Task goal: Extract each line from the entries below that has the string "JSON" in it.

Task data:
* begin *

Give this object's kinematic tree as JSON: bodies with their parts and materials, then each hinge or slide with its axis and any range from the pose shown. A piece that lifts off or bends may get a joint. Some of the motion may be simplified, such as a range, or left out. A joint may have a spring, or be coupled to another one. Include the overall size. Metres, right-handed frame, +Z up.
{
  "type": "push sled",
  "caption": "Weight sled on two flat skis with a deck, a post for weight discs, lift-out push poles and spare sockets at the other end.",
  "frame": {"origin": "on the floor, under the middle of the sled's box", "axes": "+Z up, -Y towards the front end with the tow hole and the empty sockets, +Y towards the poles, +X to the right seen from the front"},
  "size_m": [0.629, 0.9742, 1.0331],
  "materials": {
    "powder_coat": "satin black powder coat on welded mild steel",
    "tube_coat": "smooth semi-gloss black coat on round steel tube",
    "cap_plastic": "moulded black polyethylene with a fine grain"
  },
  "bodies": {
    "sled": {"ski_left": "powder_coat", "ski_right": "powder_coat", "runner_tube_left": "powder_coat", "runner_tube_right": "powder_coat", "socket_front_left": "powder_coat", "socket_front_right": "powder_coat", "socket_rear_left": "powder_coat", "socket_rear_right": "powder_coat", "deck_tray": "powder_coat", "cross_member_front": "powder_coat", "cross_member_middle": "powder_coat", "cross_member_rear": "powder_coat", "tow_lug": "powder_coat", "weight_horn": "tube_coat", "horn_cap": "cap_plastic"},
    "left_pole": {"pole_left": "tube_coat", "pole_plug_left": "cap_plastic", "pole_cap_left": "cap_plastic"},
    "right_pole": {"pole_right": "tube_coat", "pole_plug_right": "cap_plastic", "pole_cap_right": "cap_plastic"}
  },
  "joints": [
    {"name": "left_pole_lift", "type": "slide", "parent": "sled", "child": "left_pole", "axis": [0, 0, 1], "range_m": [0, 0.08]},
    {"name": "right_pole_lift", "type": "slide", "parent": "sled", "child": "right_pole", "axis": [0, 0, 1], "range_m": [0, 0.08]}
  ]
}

* end *
* begin *

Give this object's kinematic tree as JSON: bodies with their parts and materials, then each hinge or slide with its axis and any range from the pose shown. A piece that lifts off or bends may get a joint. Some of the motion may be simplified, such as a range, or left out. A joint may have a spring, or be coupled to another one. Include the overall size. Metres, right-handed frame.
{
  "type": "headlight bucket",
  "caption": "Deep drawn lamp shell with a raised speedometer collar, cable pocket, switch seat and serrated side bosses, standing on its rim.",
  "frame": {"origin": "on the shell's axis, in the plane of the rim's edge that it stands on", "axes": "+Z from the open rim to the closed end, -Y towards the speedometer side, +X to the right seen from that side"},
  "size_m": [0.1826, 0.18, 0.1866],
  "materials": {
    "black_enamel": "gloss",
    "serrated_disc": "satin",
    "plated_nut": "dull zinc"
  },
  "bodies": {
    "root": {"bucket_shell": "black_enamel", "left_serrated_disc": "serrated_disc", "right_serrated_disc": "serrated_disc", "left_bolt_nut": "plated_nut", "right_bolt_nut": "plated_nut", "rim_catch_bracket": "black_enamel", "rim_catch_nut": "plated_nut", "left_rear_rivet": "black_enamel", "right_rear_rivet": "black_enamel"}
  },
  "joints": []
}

* end *

The solution:
Give this object's kinematic tree as JSON: bodies with their parts and materials, then each hinge or slide with its axis and any range from the pose shown. A piece that lifts off or bends may get a joint. Some of the motion may be simplified, such as a range, or left out. A joint may have a spring, or be coupled to another one. Include the overall size. Metres, right-handed frame, +Z up.
Give this object's kinematic tree as JSON: bodies with their parts and materials, then each hinge or slide with its axis and any range from the pose shown. A piece that lifts off or bends may get a joint. Some of the motion may be simplified, such as a range, or left out. A joint may have a spring, or be coupled to another one. Include the overall size. Metres, right-handed frame.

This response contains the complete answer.